Open crohr opened 1 year ago
Sure that would be lovely. the current list of video is random just to have something. In #3 I mentioned the ability to filter by tags but there is no tagging system in place yet. Tags could be used for defining the same topics but they would also need to be built! There is a very preliminary system in place where user can edit talks/speakers so that we could get user generated content. Another option would be to get a transcript of the video and run some ChatGPT to extract tags too
Anyway whatever would be a step towards having better suggestions is warmly welcome
I was thinking of implementing similarity search with pgvector based on the description (and possibly the transcripts of the videos yes), but it seems like you're using sqlite as the db, and meilisearch for search, and I don't think either of those support vector columns. Would you be open to switch to postgres instead of sqlite?
One of my side goals (for a side project that makes a lot of side things) is to see how far we can go with an SQLite database. What are the real blockers and what are the benefits we get from such a simple stack. I am documenting this and will either present a talk on it somewhere or write articles.
Therefore I don't want to switch to Postgresql at least now.
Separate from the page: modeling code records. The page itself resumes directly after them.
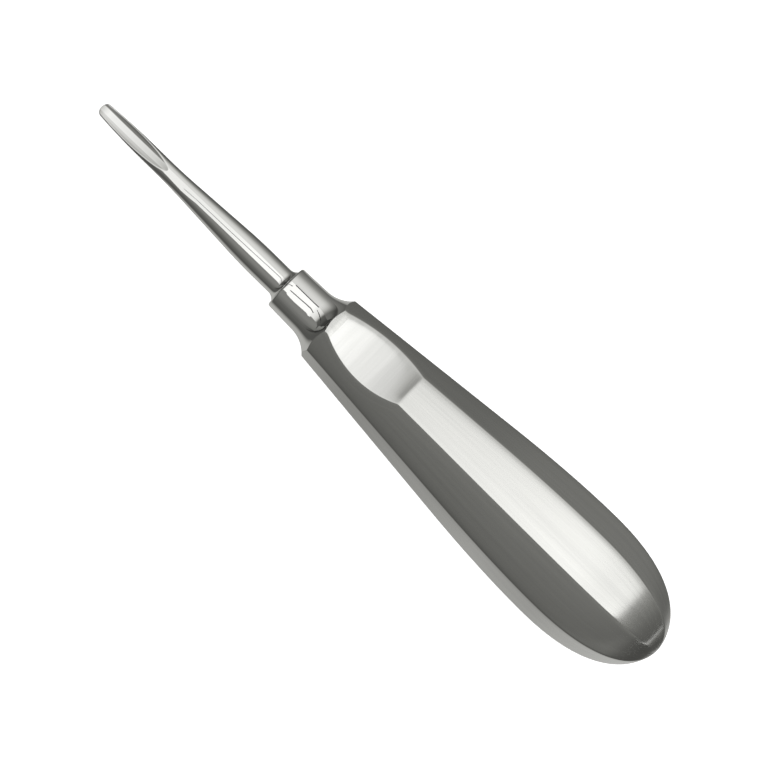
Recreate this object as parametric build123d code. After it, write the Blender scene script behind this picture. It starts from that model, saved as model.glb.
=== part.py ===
from build123d import *
from math import atan, atan2, cos, degrees, hypot, pi, sin, tan
import os

# Straight dental elevator with a large octagonal handle, all in stainless steel.
# Two pieces: the working end (blade, shank and the tang hidden in the handle) and the
# handle (turned neck, octagonal grip, thumb scoop and the socket for the tang).
#
# Sizes are in millimetres. The instrument is drawn along X with the blade's tip at 0 and
# +Z through the middle of the facet that carries the thumb scoop. Working-end stations
# count from the tip and handle stations from the face of the neck. At the end it is laid
# on the facet opposite the scoop, as it lies on a bench.

# Blade and shank
nose_length = 1.15           # rounded front of the blade, seen from above
nose_half_width = 1.36       # half width of that round
tip_half_width = 1.24        # blade at the tip, before its front is rounded
blade_half_width = 1.75      # widest part of the blade
blade_flare_length = 12.0    # tip to full blade width
blade_length = 15.0          # tip to the start of the swelling shank
shank_swell_length = 26.0    # slim end to full shank
swell_ease = 7.2             # length of the easing at both ends of the swell
shank_radius = 2.85          # full shank, next to the handle
shank_parallel_length = 3.8  # full shank that stays parallel
cove_length = 1.5            # small hollow flare against the neck
cove_fullness = 0.6          # share of that length over which it stays near the shank
collar_radius = 3.65         # where that flare meets the neck

# Trough of the blade, hollow-ground by the round rim of a wheel
trough_wheel_radius = 41.0   # curve of the trough's floor, seen from the side
trough_round = 2.1           # curve of the trough, seen end on
trough_low_station = 5.1     # where the floor is deepest
trough_floor_height = 0.09   # deepest floor, above the axis
blade_roll = 12.0            # degrees, trough turned from the scoop towards -Y

# Relief of the blade's back, which thins it towards the working edge
relief_start = 10.0          # station where the back begins to rise
relief_round = 2.6           # curve of the thinned back, seen end on
edge_drop = 0.2              # back at the very tip, below the axis
relief_skim = 0.02           # relief curve stands this far off the blade where it begins

# Tang in the handle
tang_radius = 2.0
tang_length = 16.0
tang_chamfer = 0.4
braze_gap = 0.03             # radial gap that the braze fills
socket_spare = 0.5           # socket beyond the tang, up to the hollow of the grip

# Turned neck of the handle
neck_front_radius = 4.53
neck_chamfer = 0.4           # broken front edge
neck_rear_radius = 4.70      # where the flare begins
neck_length = 6.2            # face to the start of the flare
flare_radius = 6.3           # hollow flare from the neck out to the facets
flare_sweep = 60.0           # degrees of that arc, more than the facets let stand

# Octagonal grip
handle_length = 93.7
facet_count = 8
facet_front = 10.0           # station where the facets begin
front_across_flats = 12.9    # across flats there
widest_across_flats = 22.66
knee_station = 61.1          # where the straight taper would meet the full size
knee_lead = 14.4             # easing before the knee
knee_trail = 10.6            # easing after it, up to the widest station
dome_side_fullness = 0.925   # share of the dome's length over which its side stays full
dome_end_fullness = 0.20     # share of its half height over which its end stays blunt
edge_break = 0.15            # half the width of the broken edge between two facets
pole_break = 0.03            # taken off the point where the facets meet at the butt

# Octagonal hollow inside the grip, which keeps the instrument light
hollow_share = 0.85          # half its width, as a share of the facets' height
hollow_full_station = 31.0   # where it gets as wide as that, behind the thumb scoop
hollow_end_length = 12.0     # narrowing at its rear end, under the dome
hollow_end_half_width = 3.6
butt_wall = 1.8              # wall left at the pole of the dome

# Thumb scoop across the front of the top facet
scoop_radius = 24.3
scoop_station = 18.3         # deepest line
scoop_depth = 1.58           # below the facet there
scoop_lip_radius = 1.2       # rounding where the scoop meets the facet

# Places worked out from the sizes
swell_end = blade_length + shank_swell_length
cove_start = swell_end + shank_parallel_length
neck_face = cove_start + cove_length
butt = neck_face + handle_length
socket_depth = tang_length + socket_spare
socket_radius = tang_radius + braze_gap
front_half = front_across_flats / 2
widest_half = widest_across_flats / 2
facet_taper = (widest_half - front_half) / (knee_station - facet_front)
taper_end = knee_station - knee_lead
widest_station = knee_station + knee_trail
cutter_reach = 2 * widest_across_flats


def facet_height(station):
    """Height of a facet over the axis, along its straight taper."""
    return front_half + facet_taper * (station - facet_front)


def grip_side(factor, pole):
    """Side line of the grip from the neck's face to the pole at the butt: a straight
    taper, a bend to the widest station and a full dome. The factor spreads it."""
    crown = widest_half * factor
    front = (neck_face, facet_height(0) * factor)
    bend_start = (neck_face + taper_end, facet_height(taper_end) * factor)
    knee = (neck_face + knee_station, crown)
    widest = (neck_face + widest_station, crown)
    full_side = (widest[0] + dome_side_fullness * (pole - widest[0]), crown)
    blunt_end = (pole, crown * dome_end_fullness)
    taper = Line(front, bend_start)
    bend = Bezier(bend_start, knee, widest)
    dome = Bezier(widest, full_side, blunt_end, (pole, 0))
    return taper, bend, dome


def spin(lines):
    """Solid of revolution about X, from a closed outline over the axis."""
    return revolve(Plane.XZ * make_face(Curve() + lines), Axis.X)


def make_octagon(side, front):
    """Octagonal body as what four slabs have in common: each slab has two opposite facets
    with the given side line, which starts at the front and ends on the axis."""
    front_edge = Line((front[0], -front[1]), front)
    outline = make_face(side + mirror(side, about=Plane.XZ) + front_edge)
    slab = extrude(Plane.XZ * outline, amount=cutter_reach, both=True)
    body = slab
    for turn in range(1, facet_count // 2):
        body = body & slab.rotate(Axis.X, turn * 360 / facet_count)
    return body


def make_edge_round():
    """Round body a little inside the octagon's corners, which breaks its long edges."""
    kept_half_chord = tan(pi / facet_count) - edge_break / widest_half
    taper, bend, dome = grip_side(hypot(1, kept_half_chord), butt)
    base = Polyline((butt, 0), (neck_face, 0), taper @ 0)
    return spin([taper, bend, dome, base])


def make_neck_round():
    """Round body of the neck and its hollow flare, open wide behind the flare."""
    edge_end = neck_face + neck_chamfer
    flare_start = (neck_face + neck_length, neck_rear_radius)
    slope = atan2(flare_start[1] - neck_front_radius, flare_start[0] - edge_end)
    flare_centre = (
        flare_start[0] - flare_radius * sin(slope),
        flare_start[1] + flare_radius * cos(slope),
    )
    neck = Polyline(
        (neck_face, 0),
        (neck_face, neck_front_radius - neck_chamfer),
        (edge_end, neck_front_radius),
        flare_start,
    )
    flare = CenterArc(flare_centre, flare_radius, degrees(slope) - 90, flare_sweep)
    wide = Polyline(flare @ 1, (butt, cutter_reach), (butt + 1, cutter_reach), (butt + 1, 0),
                    (neck_face, 0))
    return spin([neck, flare, wide])


def make_scoop_cutter():
    """Transverse cylinder whose lowest line is the floor of the thumb scoop."""
    height = facet_height(scoop_station) - scoop_depth + scoop_radius
    cylinder = Rot(90, 0, 0) * Cylinder(scoop_radius, cutter_reach)
    return Pos(neck_face + scoop_station, 0, height) * cylinder


def is_scoop_lip(edge):
    """True for the two straight edges across the top facet where the scoop leaves it."""
    middle = edge.center()
    reach = abs(middle.X - neck_face - scoop_station)
    across = edge.geom_type == GeomType.LINE and abs(edge.tangent_at(0.5).Y) > 0.99
    return across and middle.Z > 0 and reach < scoop_radius / 2


def make_hollow():
    """Hollow of the grip, which opens from the end of the socket, widens with the facets
    and narrows again under the dome."""
    mouth = (neck_face + socket_depth, socket_radius)
    rear = butt - butt_wall
    side = Polyline(
        mouth,
        (neck_face + hollow_full_station, hollow_share * facet_height(hollow_full_station)),
        (neck_face + taper_end, hollow_share * facet_height(taper_end)),
        (rear - hollow_end_length, hollow_share * widest_half),
        (rear, hollow_end_half_width),
        (rear, 0),
    )
    return make_octagon(side, mouth)


def make_handle():
    side = Curve() + list(grip_side(1, butt + pole_break))
    octagon = make_octagon(side, (neck_face, facet_height(0)))
    grip = octagon & make_edge_round() & make_neck_round()
    grip = grip - make_scoop_cutter()
    grip = fillet(grip.edges().filter_by(is_scoop_lip), scoop_lip_radius)
    socket = Rot(0, 90, 0) * Cylinder(socket_radius, socket_depth)
    return grip - Pos(neck_face + socket_depth / 2, 0, 0) * socket - make_hollow()


def make_blank():
    """Blade, shank and tang as one turned bar, before the blade is ground."""
    blade_full = (blade_flare_length, blade_half_width)
    blade_end = (blade_length, blade_half_width)
    swell_stop = (swell_end, shank_radius)
    front = Line((0, 0), (0, tip_half_width))
    flare = Bezier(front @ 1, (blade_flare_length / 2, blade_half_width), blade_full)
    side = Line(blade_full, blade_end)
    swell_slope = (shank_radius - blade_half_width) / (shank_swell_length - swell_ease)
    ease_rise = swell_slope * swell_ease / 2
    leave = (blade_length + swell_ease, blade_half_width + ease_rise)
    arrive = (swell_end - swell_ease, shank_radius - ease_rise)
    ease_out = Bezier(blade_end, (blade_length + swell_ease / 2, blade_half_width), leave)
    swell = Line(leave, arrive)
    ease_in = Bezier(arrive, (swell_end - swell_ease / 2, shank_radius), swell_stop)
    parallel = Line(swell_stop, (cove_start, shank_radius))
    cove_bend = (cove_start + cove_fullness * cove_length, shank_radius)
    cove = Bezier(parallel @ 1, cove_bend, (neck_face, collar_radius))
    tang_end = neck_face + tang_length
    tang = Polyline(
        cove @ 1,
        (neck_face, tang_radius),
        (tang_end - tang_chamfer, tang_radius),
        (tang_end, tang_radius - tang_chamfer),
        (tang_end, 0),
        (0, 0),
    )
    return spin([front, flare, side, ease_out, swell, ease_in, parallel, cove, tang])


def make_nose_form():
    """Upright form with the rounded front that the blade has when seen from above."""
    round_front = Pos(nose_length, 0) * Ellipse(nose_length, nose_half_width)
    behind_length = neck_face + tang_length
    behind = Pos(nose_length + behind_length / 2, 0) * Rectangle(behind_length, behind_length)
    return extrude(round_front + behind, amount=behind_length, both=True)


def make_wheel(station, radius, rim_round, lowest):
    """Wheel standing across the blade, with a rim that is round in section, so that its
    lowest point is at the given station and height."""
    core_radius = radius - rim_round
    disc = Cylinder(core_radius, 2 * rim_round) + Torus(core_radius, rim_round)
    return Pos(station, 0, lowest + radius) * Rot(90, 0, 0) * disc


def make_relief_form():
    """What the relief of the blade's back leaves standing: a wheel-shaped body round the
    blade, with a rim that rises towards the tip, and everything behind the relief."""
    lowest = -blade_half_width - relief_skim
    rise = -edge_drop - lowest
    radius = (relief_start**2 + rise**2) / (2 * rise)
    rest_length = neck_face + tang_length - relief_start + 1
    rest = Pos(relief_start + rest_length / 2, 0, 0) * Box(rest_length, radius, radius)
    return make_wheel(relief_start, radius, relief_round, lowest) + rest


def make_working_end():
    trough = make_wheel(
        trough_low_station, trough_wheel_radius, trough_round, trough_floor_height
    )
    ground = (make_blank() & make_relief_form()) - trough
    return (ground & make_nose_form()).rotate(Axis.X, blade_roll)


def rest_tilt(mass_centre):
    """Degrees that the axis rises towards the butt when the instrument lies on its bottom
    facet. It balances where the bent facet is level right under the centre of mass, and
    that place is searched for along the bend."""
    bend = grip_side(1, butt)[1]
    low, high = 0.0, 1.0
    for _ in range(40):
        middle = (low + high) / 2
        place = bend @ middle
        slope = (bend % middle).Y / (bend % middle).X
        lever = mass_centre.X - place.X - (place.Y + mass_centre.Z) * slope
        low, high = (middle, high) if lever > 0 else (low, middle)
    return degrees(atan(slope))


def lay_down(pieces):
    """Turns the pieces together to the pose in which they lie on a bench, with the
    middle of their lowest plane at the origin."""
    mass = sum(piece.volume for piece in pieces)
    centre = sum((piece.center(CenterOf.MASS) * piece.volume for piece in pieces), Vector())
    tilt = rest_tilt(centre / mass)
    tilted = [piece.rotate(Axis.Y, -tilt) for piece in pieces]
    box = tilted[0].bounding_box().add(tilted[1].bounding_box())
    middle = box.center()
    return [Pos(-middle.X, -middle.Y, -box.min.Z) * piece for piece in tilted]


handle, working_end = lay_down([make_handle(), make_working_end()])

os.makedirs("parts", exist_ok=True)
export_step(handle, "parts/handle.step")
export_step(working_end, "parts/working_end.step")
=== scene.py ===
import math

import bpy
import numpy as np
from mathutils import Matrix, Vector


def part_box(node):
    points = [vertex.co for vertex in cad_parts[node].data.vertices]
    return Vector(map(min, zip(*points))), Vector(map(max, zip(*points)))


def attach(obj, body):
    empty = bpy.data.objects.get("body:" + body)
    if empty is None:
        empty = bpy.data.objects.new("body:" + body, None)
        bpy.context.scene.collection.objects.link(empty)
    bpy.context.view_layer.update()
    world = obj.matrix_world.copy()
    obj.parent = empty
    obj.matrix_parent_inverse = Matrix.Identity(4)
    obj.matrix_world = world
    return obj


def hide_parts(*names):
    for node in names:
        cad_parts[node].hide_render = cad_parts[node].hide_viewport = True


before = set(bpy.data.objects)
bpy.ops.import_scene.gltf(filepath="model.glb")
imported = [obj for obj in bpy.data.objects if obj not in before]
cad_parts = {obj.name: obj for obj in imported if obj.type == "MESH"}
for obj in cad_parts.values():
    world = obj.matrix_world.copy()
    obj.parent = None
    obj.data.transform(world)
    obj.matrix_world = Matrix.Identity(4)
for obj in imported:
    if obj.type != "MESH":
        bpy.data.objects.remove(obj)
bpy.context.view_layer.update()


# Handle: a big pear-shaped grip of stainless steel with eight facets and a thumb scoop,
# and a turned neck in front. The neck and its flare are mirror polished, and the facets
# are linished along their length, which leaves a satin face with fine lengthwise lines.

MM = 0.001
neck_face = 46.3             # stations count from the tip of the blade, along the axis
neck_front_radius = 4.53
neck_edge_round = 0.4
neck_rear_radius = 4.70
flare_start = 52.5
flare_radius = 6.3
flare_reach = 0.999 * flare_radius    # the arc ends just short of upright
facet_front = 56.3
facet_front_height = 6.45    # facet over the axis there
bend_start = 93.0
knee = 107.4
widest = 118.0
widest_height = 11.33
butt = 140.0
dome_side_fullness = 0.925
dome_end_fullness = 0.20
facet_taper = (widest_height - facet_front_height) / (knee - facet_front)
edge_sharp = (0.0615, 0.15)  # metal lost at an edge between facets, and how far it reaches
edge_broad = (0.06, 0.6)     # the same for the soft crown that the polishing leaves
scoop_radius = 24.3
scoop_low_station = 64.6
scoop_depth = 1.58
scoop_lip_radius = 2.0
scoop_span = (58.2, 75.3)    # stations of its lips
socket_radius = 2.03
socket_end = 62.8
facet_angles = np.arange(8) * math.pi / 4

# The instrument lies on the facet opposite the scoop, so its axis rises by the taper.
rest_tilt = math.atan(facet_taper)
front_corner = neck_face * math.cos(rest_tilt)
front_corner -= (neck_front_radius - neck_edge_round) * math.sin(rest_tilt)
axis_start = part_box("handle")[0].x / MM - front_corner
axis_rise = (facet_front_height - facet_taper * facet_front) * math.cos(rest_tilt)


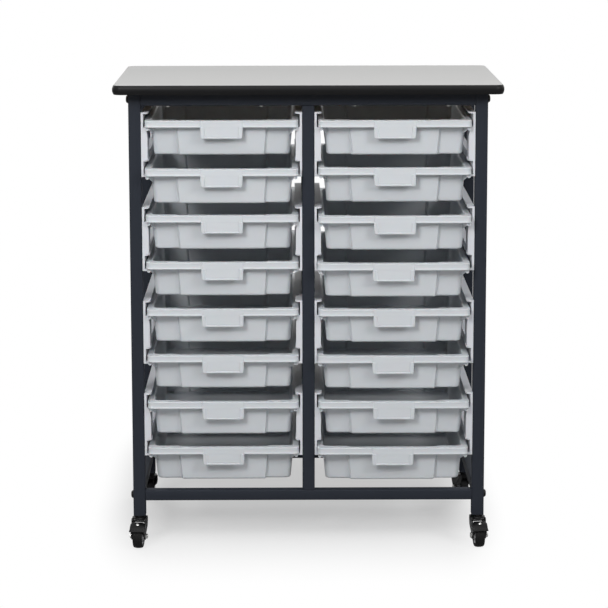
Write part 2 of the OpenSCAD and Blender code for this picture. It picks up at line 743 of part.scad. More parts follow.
// Sector of a plate that runs round the wheel, w wide, from angle a to angle b
module pedal_sector(w, a, b, n) {
    inner = wheel_r + brake_gap;
    translate([-w / 2, 0, 0]) rotate([90, 0, 90]) linear_extrude(w)
        polygon(concat(arc(-trail, wheel_r, inner + pedal_t, a, b, n), arc(-trail, wheel_r, inner, b, a, n)));
}

// Brake pedal: barrel on its pin between the cheeks, tongue, plate over the wheel, turned-up lip
module pedal() {
    inner_w = 2 * (cheek_x - slide_gap);
    r = wheel_r + brake_gap;
    translate([-inner_w / 2, 0, 0]) rotate([90, 0, 90]) linear_extrude(inner_w) union() {
        translate([pedal_y, pedal_z]) circle(r = pedal_barrel_r);
        polygon([[pedal_y - 0.5, pedal_z + pedal_barrel_r - 0.2], polar(100, r + pedal_t), polar(100, r),
            [pedal_y - 0.5, pedal_z - pedal_barrel_r + 0.4]]);
    }
    pedal_sector(inner_w, 99, 108, 2);
    pedal_sector(pedal_w, 107, 146, 8);
    translate([-pedal_w / 2, 0, 0]) rotate([90, 0, 90]) linear_extrude(pedal_w)
        polygon([polar(145, r), polar(145, r + pedal_t), polar(149, r + pedal_t + 0.9),
            polar(149.5, r + 1.2)]);
    translate([0, pedal_y, pedal_z]) rotate([0, 90, 0])
        cylinder(h = 2 * (cheek_x + fork_t) + 1, d = pedal_pin_dia, center = true);
}

// Places a caster piece; side is -1 left or +1 right, end is -1 front or +1 rear
module at_caster(side, end) {
    turn = end < 0 ? side * front_turn : 180 + rear_turn;
    translate([side * post_x, end < 0 ? post_front_y : post_rear_y, 0]) rotate([0, 0, turn]) children();
}

worktop_core();
worktop_laminate();
worktop_edge_band();
worktop_screws();
outer_post(-1, post_front_y);  // post_front_left
centre_post(post_front_y);  // post_front_centre
outer_post(1, post_front_y);  // post_front_right
outer_post(-1, post_rear_y);  // post_rear_left
centre_post(post_rear_y);  // post_rear_centre
outer_post(1, post_rear_y);  // post_rear_right
cross_rail(-1, top_rail_z, top_rail_h, true);  // rail_top_front
cross_rail(1, top_rail_z, top_rail_h, true);  // rail_top_rear
side_rail(-1, top_rail_z, top_rail_h);  // rail_top_left
side_rail(1, top_rail_z, top_rail_h);  // rail_top_right
cross_rail(-1, rail_z, rail, false);  // rail_bottom_front
cross_rail(1, rail_z, rail, false);  // rail_bottom_rear
side_rail(-1, rail_z, rail);  // rail_bottom_left
side_rail(1, rail_z, rail);  // rail_bottom_right
side_bolts();
rail_inserts();
runner_column(runner_faces[0][0], runner_faces[0][1]);  // runners_left_outer
runner_column(runner_faces[1][0], runner_faces[1][1]);  // runners_left_inner
runner_column(runner_faces[2][0], runner_faces[2][1]);  // runners_right_inner
runner_column(runner_faces[3][0], runner_faces[3][1]);  // runners_right_outer
runner_screws();
for (i = [0:levels - 1]) {
    placed_tray(0, i);
    placed_tray(1, i);
}
caster_stems();
corners = [["front_left", -1, -1], ["front_right", 1, -1], ["rear_left", -1, 1], ["rear_right", 1, 1]];
for (c = corners) {
    color(black) at_caster(c[1], c[2]) fork(c[2] < 0);
    color(steel) at_caster(c[1], c[2]) axle();
    color(runner_grey) at_caster(c[1], c[2]) hub();
    color(black) at_caster(c[1], c[2]) tyre();
}
color(black) at_caster(-1, -1) pedal();  // brake_pedal_left
color(black) at_caster(1, -1) pedal();  // brake_pedal_right
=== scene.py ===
"""Mobile bin rack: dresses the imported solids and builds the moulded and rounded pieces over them."""
import json
import math

import bmesh
import bpy
import numpy as np
from mathutils import Matrix, Vector


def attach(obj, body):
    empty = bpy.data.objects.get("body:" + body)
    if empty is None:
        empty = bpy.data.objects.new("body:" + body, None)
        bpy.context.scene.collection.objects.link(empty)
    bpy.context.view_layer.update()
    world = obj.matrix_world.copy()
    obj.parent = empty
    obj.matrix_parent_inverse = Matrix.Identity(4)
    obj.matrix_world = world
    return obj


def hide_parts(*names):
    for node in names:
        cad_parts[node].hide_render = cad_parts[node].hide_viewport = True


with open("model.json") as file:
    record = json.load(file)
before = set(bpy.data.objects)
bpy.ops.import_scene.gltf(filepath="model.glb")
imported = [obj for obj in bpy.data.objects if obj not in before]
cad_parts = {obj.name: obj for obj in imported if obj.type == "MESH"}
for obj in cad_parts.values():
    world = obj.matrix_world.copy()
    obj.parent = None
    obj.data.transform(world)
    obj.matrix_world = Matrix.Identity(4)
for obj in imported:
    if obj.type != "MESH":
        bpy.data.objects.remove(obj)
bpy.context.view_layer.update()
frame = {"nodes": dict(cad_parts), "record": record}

# A millimetre in metres, for the profiles below that are in millimetres
MM = 0.001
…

For vector search, there is this experimental feature from Meillisearch that was just released https://github.com/meilisearch/product/discussions/621#discussioncomment-6183647
Sqlite also has this extension https://observablehq.com/@asg017/introducing-sqlite-vss
I can relate, my latest side project also uses sqlite and a simple stack to deploy (no mrsk yet but simple docker-compose + remote docker context).
I'll have a look at both solutions, thanks for the pointers!
Had a quick stab at it with meilisearch, but I can't seem to send a vector with 1536 floats (default size of OpenAI ada-002 model). Waiting for a reply on their side.
Hi @adrienpoly, when viewing a video, it might be interesting to have links to other videos on the same topic(s). Would you merge a PR that brings this feature?